Der Bundesrat und das Bundesparlament befassen sich seit 2005 immer wieder mit der Problematik der möglichen Geldwäscherei im Immobilienhandel. 2005 stiess der Antrag des Bundesrates zur ausdrücklichen Unterstellung von Immobilienhandelstätigkeiten unter das Geldwäschereigesetz (GwG) in der Vernehmlassung auf breite Ablehnung. Es gelang den Branchenverbänden aufzuzeigen, dass der Immobilienhandel in der Schweiz bereits genügenden Vorschriften unterstellt ist. Insbesondere greift die Bestimmung des Strafgesetzbuches zur Bekämpfung der Geldwäscherei (Art. 305bis StGB). Erfasst wird jedermann (also nicht nur Finanzintermediäre), der eine Handlung vornimmt, die geeignet ist, die Ermittlung der Herkunft, die Auffindung oder die Einziehung von Vermögenswerten zu vereiteln, die, wie er weiss oder annehmen muss, aus einem Verbrechen herrühren. Bei der Beratung der revidierten Vorlage im Jahre 2008 erachtete es das Bundesparlament dann nicht für notwendig, den Geltungsbereich des GwG auf Immobilienmakler auszudehnen. Die nachfolgenden parlamentarischen Vorstösse (11.3711 Interpellation Pirmin Schwander, Immobilienhandel und Geldwäscherei vom 17.06.2011; 11.3119 Motion Anita Thanei, Ausdehnung des Anwendungsbereiches des GwG vom 16.03.2011; 10.4061 Postulat Brigit Wyss, Revision des GwG vom 16.12.2010; 10.4048 Interpellation Carlo Sommaruga, Geldwäscherei im Immobiliensektor. Ausweitung des Geltungsbereiches des GwG? vom 16.12.2010; 10.5545 Fragestunde Brigit Wyss, Immobilienhandel und Geldwäscherei vom 13.12.2010) beantwortete der Bundesrat regelmässig dahingehend, dass ein systematischer Missbrauch des schweizerischen Immobiliensektors zur Geldwäsche nicht erkennbar sei. Ein Missbrauchspotenzial könne aber nicht ausgeschlossen werden, insbesondere bei Immobilienkäufen, bei denen die Zahlungsabwicklung ausserhalb des Geltungsbereichs des GwG bspw. über ausländische Banken oder durch Barzahlungen ohne Beteiligung eines dem GwG unterstellten Finanzintermediärs erfolgt. Der Bundesrat verfolge die Entwicklung im Immobilienhandel sowie die internationale Entwicklung zur Bekämpfung der Geldwäscherei in diesem Bereich aufmerksam und werde bei erhärtetem Missbrauchsrisiko geeignete Massnahmen vorschlagen.

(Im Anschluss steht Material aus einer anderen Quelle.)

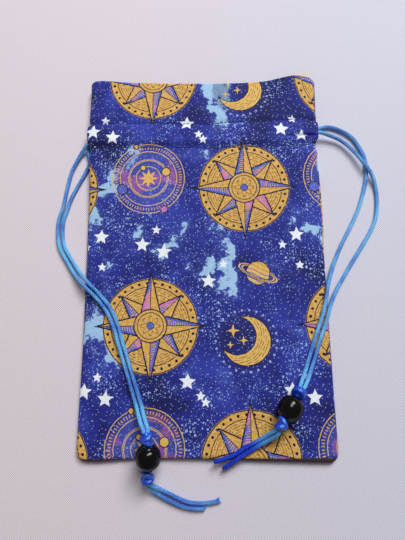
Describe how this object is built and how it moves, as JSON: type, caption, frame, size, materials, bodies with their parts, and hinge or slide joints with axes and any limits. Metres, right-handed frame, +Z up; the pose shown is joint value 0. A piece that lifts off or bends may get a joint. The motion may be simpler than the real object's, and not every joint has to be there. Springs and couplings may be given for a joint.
{
  "type": "kinchaku drawstring pouch",
  "caption": "Small flat cotton drawstring pouch with a stitched casing, satin cords that run out at both sides, and a barrel bead between knots on each cord.",
  "frame": {"origin": "under the middle of the cloth, on the flat that the back panel rests on", "axes": "+X to the right and +Y towards the mouth as seen from the front, +Z up from the back panel to the front panel"},
  "size_m": [0.1757, 0.2249, 0.0164],
  "materials": {
    "printed_cotton": "matt woven cotton, navy with a gold, blue, pink and white print",
    "plain_cotton": "matt woven cotton, navy",
    "sewing_thread": "dark polyester sewing thread",
    "satin_cord": "shiny round satin cord, blue",
    "gloss_bead": "polished black"
  },
  "bodies": {
    "pouch": {"front_panel": "printed_cotton", "back_panel": "printed_cotton", "front_casing_facing": "plain_cotton", "back_casing_facing": "plain_cotton", "lower_stitches_front": "sewing_thread", "lower_stitches_back": "sewing_thread", "upper_stitches_front": "sewing_thread", "upper_stitches_back": "sewing_thread", "body_seam_thread": "sewing_thread", "left_header_seam_thread": "sewing_thread", "right_header_seam_thread": "sewing_thread", "casing_cord_left": "satin_cord", "casing_cord_right": "satin_cord", "strand_1_left": "satin_cord", "strand_2_left": "satin_cord", "strand_1_right": "satin_cord", "strand_2_right": "satin_cord", "upper_knot_left": "satin_cord", "upper_knot_right": "satin_cord", "strand_1_in_bead_left": "satin_cord", "strand_2_in_bead_left": "satin_cord", "strand_1_in_bead_right": "satin_cord", "strand_2_in_bead_right": "satin_cord", "lower_knot_left": "satin_cord", "lower_knot_right": "satin_cord", "tail_1_left": "satin_cord", "tail_2_left": "satin_cord", "tail_1_right": "satin_cord", "tail_2_right": "satin_cord"},
    "left_bead": {"bead_left": "gloss_bead"},
    "right_bead": {"bead_right": "gloss_bead"}
  },
  "joints": [
    {"name": "bead_left_spin", "type": "hinge", "parent": "pouch", "child": "left_bead", "pos_m": [-0.0272, -0.0978, 0.01], "axis": [0, -0.9511, -0.309], "continuous": true},
    {"name": "bead_right_spin", "type": "hinge", "parent": "pouch", "child": "right_bead", "pos_m": [0.0406, -0.0762, 0.00979], "axis": [-0.5379, -0.8169, 0.208], "continuous": true}
  ]
}
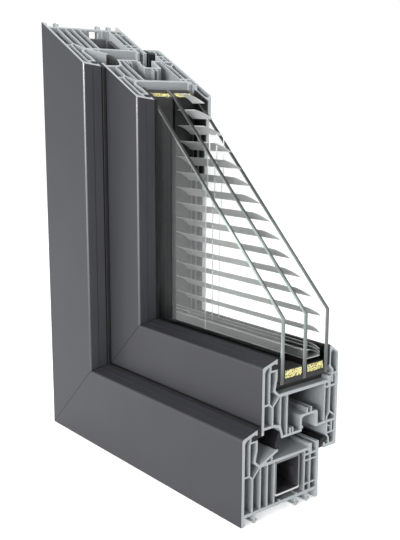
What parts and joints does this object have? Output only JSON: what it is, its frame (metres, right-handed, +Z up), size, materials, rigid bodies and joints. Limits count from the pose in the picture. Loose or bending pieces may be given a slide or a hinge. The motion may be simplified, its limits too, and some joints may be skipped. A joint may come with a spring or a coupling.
{
  "type": "window corner section",
  "caption": "Cut-open corner of a window: multi-chamber plastic frame and sash with seals, steel core and bead, around sealed glazing that holds a slatted blind.",
  "frame": {"origin": "middle of the sample's base, under the bottom rail's feet", "axes": "+X along the bottom rail from the mitred corner to the square cut, +Y from outdoors to the room, +Z up along the upright"},
  "size_m": [0.2734, 0.102, 0.3796],
  "materials": {
    "profile_plastic": "extruded window plastic, light grey body, its outdoor faces anthracite",
    "steel": "dark folded steel tube",
    "seal": "black extruded rubber",
    "spacer": "granular yellow drying agent",
    "edge_sealant": "black sealant",
    "packer": "black moulded plastic",
    "glass": "clear float glass with cut edges",
    "slat": "grey lacquered aluminium strip",
    "cord": "white braided polyester"
  },
  "bodies": {
    "root": {"frame_rail": "profile_plastic", "frame_upright": "profile_plastic", "frame_steel_rail": "steel", "frame_steel_upright": "steel", "sash_rail": "profile_plastic", "sash_upright": "profile_plastic", "glazing_bead_rail": "profile_plastic", "glazing_bead_upright": "profile_plastic", "frame_seal_rail": "seal", "frame_seal_upright": "seal", "middle_seal_rail": "seal", "middle_seal_upright": "seal", "sash_seal_rail": "seal", "sash_seal_upright": "seal", "outer_glass_seal_rail": "seal", "outer_glass_seal_upright": "seal", "inner_glass_seal_rail": "seal", "inner_glass_seal_upright": "seal", "outdoor_spacer_rail": "spacer", "outdoor_spacer_upright": "spacer", "room_spacer_rail": "spacer", "room_spacer_upright": "spacer", "outdoor_edge_seal_rail": "edge_sealant", "outdoor_edge_seal_upright": "edge_sealant", "room_edge_seal_rail": "edge_sealant", "room_edge_seal_upright": "edge_sealant", "glazing_packer_rail": "packer", "glazing_packer_upright": "packer", "outdoor_pane": "glass", "middle_pane": "glass", "room_pane": "glass", "slat_01": "slat", "slat_02": "slat", "slat_03": "slat", "slat_04": "slat", "slat_05": "slat", "slat_06": "slat", "slat_07": "slat", "slat_08": "slat", "slat_09": "slat", "slat_10": "slat", "slat_11": "slat", "slat_12": "slat", "slat_13": "slat", "slat_14": "slat", "slat_15": "slat", "slat_16": "slat", "blind_rail": "slat", "lift_cord": "cord", "ladder_cord_front": "cord", "ladder_cord_back": "cord"}
  },
  "joints": []
}
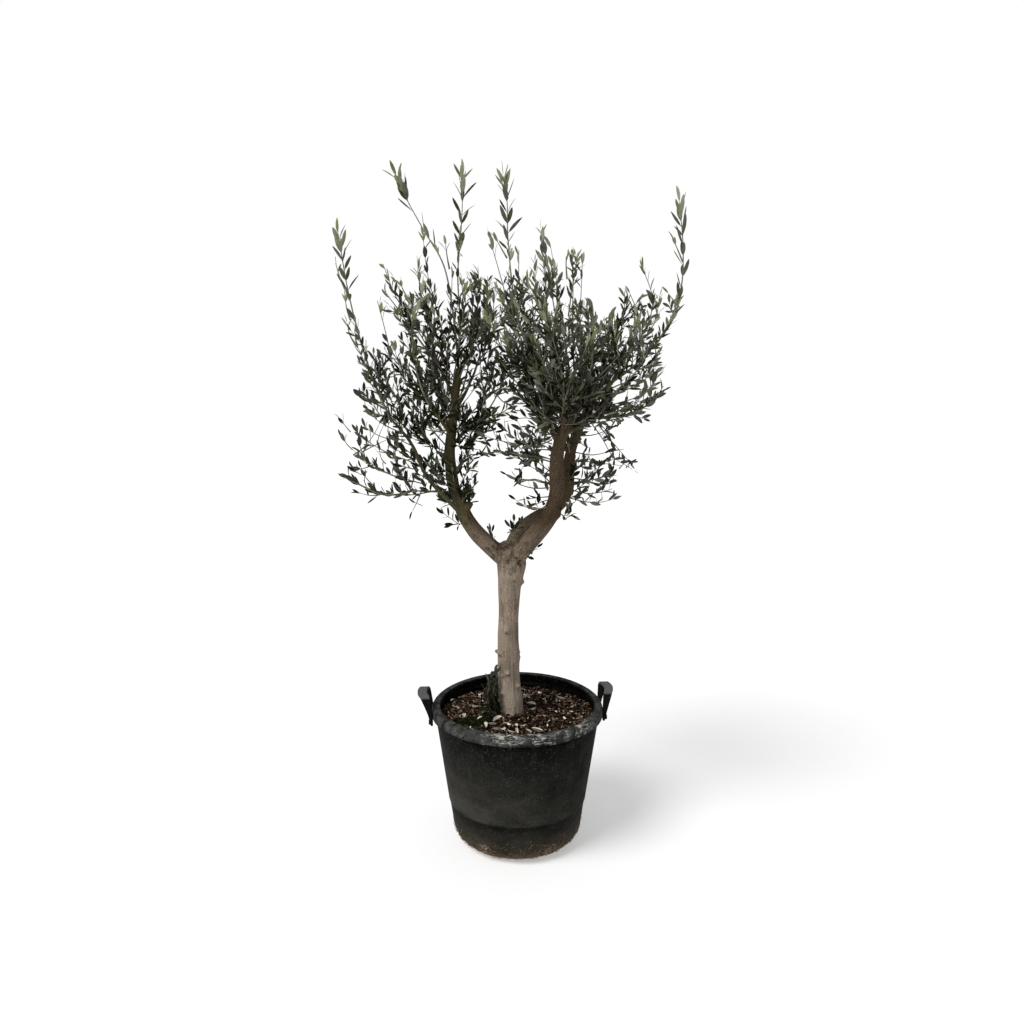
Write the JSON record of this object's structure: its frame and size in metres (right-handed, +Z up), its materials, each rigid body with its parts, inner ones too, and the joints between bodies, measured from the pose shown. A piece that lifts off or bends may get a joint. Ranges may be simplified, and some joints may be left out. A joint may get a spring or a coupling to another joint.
{
  "type": "potted olive tree",
  "caption": "Young olive tree with a slim bare trunk, forked boughs and an open upright crown of narrow leaves, in a round black nursery tub with a rolled rim and two handles.",
  "frame": {"origin": "centre of the tub's flat underside, which stands on the ground", "axes": "+X to the right, +Y to the back, +Z up; the handles lie near the X axis, turned 4.5 degrees about Z"},
  "size_m": [1.0238, 0.7461, 1.9993],
  "materials": {
    "tub": "matte",
    "soil": "matte",
    "bark": "matte",
    "leaves": "satin"
  },
  "bodies": {
    "root": {"centre_back_branch": "bark", "centre_back_foliage": "leaves", "far_left_foliage": "leaves", "far_right_foliage": "leaves", "handle_left": "tub", "handle_right": "tub", "inner_low_branch": "bark", "inner_low_foliage": "leaves", "left_back_branch": "bark", "left_back_foliage": "leaves", "left_bough_lower": "bark", "left_bough_upper": "bark", "left_front_branch": "bark", "left_front_foliage": "leaves", "left_high_foliage": "leaves", "left_inner_branch": "bark", "left_inner_foliage": "leaves", "left_inner_low_branch": "bark", "left_inner_low_foliage": "leaves", "left_low_branch": "bark", "left_low_foliage": "leaves", "left_low_rear_foliage": "leaves", "left_outer_bough": "bark", "left_shoot_foliage": "leaves", "left_side_foliage": "leaves", "left_top_foliage": "leaves", "left_upper_branch": "bark", "left_upper_foliage": "leaves", "mid_shoot_foliage": "leaves", "mid_top_foliage": "leaves", "pot": "tub", "right_back_branch": "bark", "right_back_foliage": "leaves", "right_front_bough_lower": "bark", "right_front_bough_upper": "bark", "right_front_branch": "bark", "right_front_foliage": "leaves", "right_front_top_foliage": "leaves", "right_hanging_foliage": "leaves", "right_inner_bough": "bark", "right_low_branch": "bark", "right_low_foliage": "leaves", "right_mid_foliage": "leaves", "right_rear_bough_lower": "bark", "right_rear_bough_upper": "bark", "right_rear_low_branch": "bark", "right_rear_low_foliage": "leaves", "right_top_foliage": "leaves", "soil": "soil", "trunk": "bark"}
  },
  "joints": []
}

1. Zusammen mit dem Bundesrat ist die Regierung der Ansicht, dass nichts darauf schliessen lässt, wonach der Immobiliensektor systematisch zu Geldwäschereizwecken missbraucht wird.

2. Gefährdete Gebiete oder Orte könnten renommierte Tourismusorte mit ausländischer Gästestruktur und regem Immobilienhandel sein. Die starke Preisentwicklung dürfte aber wohl eher mit der Knappheit des Angebotes im Verhältnis zum Wunsch wohlhabender ausländischer Gäste nach Prestigeobjekten zusammenhängen. Darüber hinaus könnten auch Gegenden als gefährdet gelten, in denen kein eigentlicher Immobilienmarkt besteht und Verkäufer verzweifelt nach Käufern Ausschau halten. Allerdings liegen keine Hinweise auf konkrete Gefährdungen oder Missbräuche im Sinne des GwG vor. Ausserdem erfolgen die Zahlungsabwicklungen in den allermeisten Fällen über Schweizer Banken, welche als Finanzinstitute dem GwG unterstellt sind.

3. Bis jetzt waren keine Verdachtsfälle zu registrieren.

4. Das Thema ist seit Jahren auf Bundesebene präsent und der Jahresbericht 2010 des Bundesamtes für Polizei fedpol wird zusätzlich zur Sensibilisierung beitragen. Da der Kanton Graubünden keine Verdachtsfälle hat, besteht auch kein Grund für die Regierung, zusätzlich beim Bund zu intervenieren.